The Night in Lisbon
- First English-language edition (US)
- Author: Erich Maria Remarque
- Original title: Die Nacht von Lissabon
- Translator: Ralph Manheim
- Language: German
- Genre: War novel
- Publisher: Harcourt, Brace & World (US) Hutchinson (UK)
- Publication date: 1962
- Publication place: Germany
- Published in English: 1964
- Media type: Print (Hardback)
- Pages: 244
- OCLC: 295965

= The Night in Lisbon =

1962 novel by Erich Maria Remarque

The Night in Lisbon (Die Nacht von Lissabon) is a novel by Erich Maria Remarque published in 1962. It revolves around the plight of two German refugees in the opening months of World War II. One of the refugees relates their story during the course of a single night in Lisbon in 1942. The story he recounts is mainly a romantic one, and also contains a lot of action with arrests, escapes and near-misses. The novel is realistic, Remarque was himself a German refugee (although the novel is fictional and only loosely based on the experience of Remarque's friend, novelist Hans Habe), and provides insight into refugee life in Europe during the early days of the war. The book completed what was known as Remarque's "emigre trilogy" along with Flotsam and Arch of Triumph. It was Remarque's last completed work.

==Plot summary==
The story takes place in the opening months of World War II. Josef Schwarz is a refugee who offers his visa and tickets for America to another refugee desperate to leave Lisbon. He does this in exchange for keeping him company throughout one night, a night in which he relates the story of his and his wife's frantic flight from Nazi Germany to Lisbon.

==Reception==
The Night in Lisbon became an immediate bestseller in America and Britain when published in English in 1964, remaining on the New York Times Top Ten list for five months. In his review for the Times, Maxwell Geismar called it a "most brooding and thoughtful novel… it may not quite be a great novel, but it is surely one of the most absorbing and eloquent narratives of our period." In a 1964 book review, Kirkus Reviews called the book "limp with romantic despair and frayed cynicism making the experience of dislocation and the concentration camps more acceptable to an audience which has avoided it before... Remarque's old following will find that it has a certain urgency without perhaps pausing to wonder whether it is as real as it is readable." Charles Poore wrote in his review for The New York Times; "It is a brilliant novel and a strange one, not completely successful but hauntingly moving."

==Adaptations==

===Television film===
Director Zbyněk Brynych filmed the book in 1970/1971 for FRG, with the actors Martin Benrath, Erika Pluhar, Vadim Glowna, Horst Frank, Charles Régnier and others.
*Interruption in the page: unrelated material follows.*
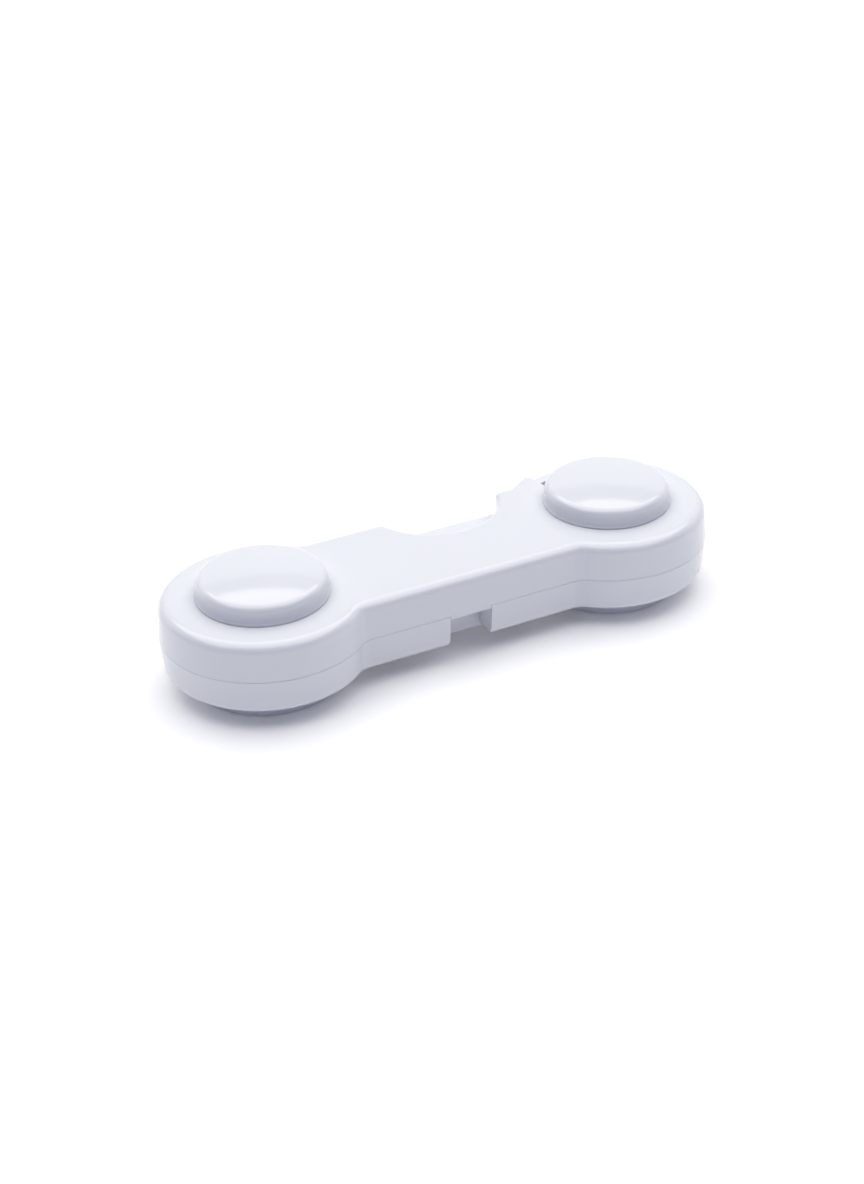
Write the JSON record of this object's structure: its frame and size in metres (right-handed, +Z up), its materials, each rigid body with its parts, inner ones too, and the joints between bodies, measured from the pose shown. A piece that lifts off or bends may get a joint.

FRG first showed the film on April 9, 1971. It was released on DVD in 2011, in a double DVD edition with a booklet in the "Big Stories" series.

===Film===
With an original expected release for the end of 2023, a film based on The Night in Lisbon is being produced. Ian Stokell is the author of the screenplay and producer of the film.

===Radio===
In 2019, Radio Bremen and WDR produced a two-part radio play edited and directed by Silke Hildebrandt with Max Simonischek, Max von Pufendorf, Christian Hockenbrink, Lisa Hrdina, Daniel Wiemer, Stefanie Kirsten, Wolfgang Rüter, Ursula Grossenbacher, Jasmin Schwiers, Jörg Kernbach, Justus Maier, Birte Schrein, Jean-Paul Baek, Daniel Stock, and Holger Kraft.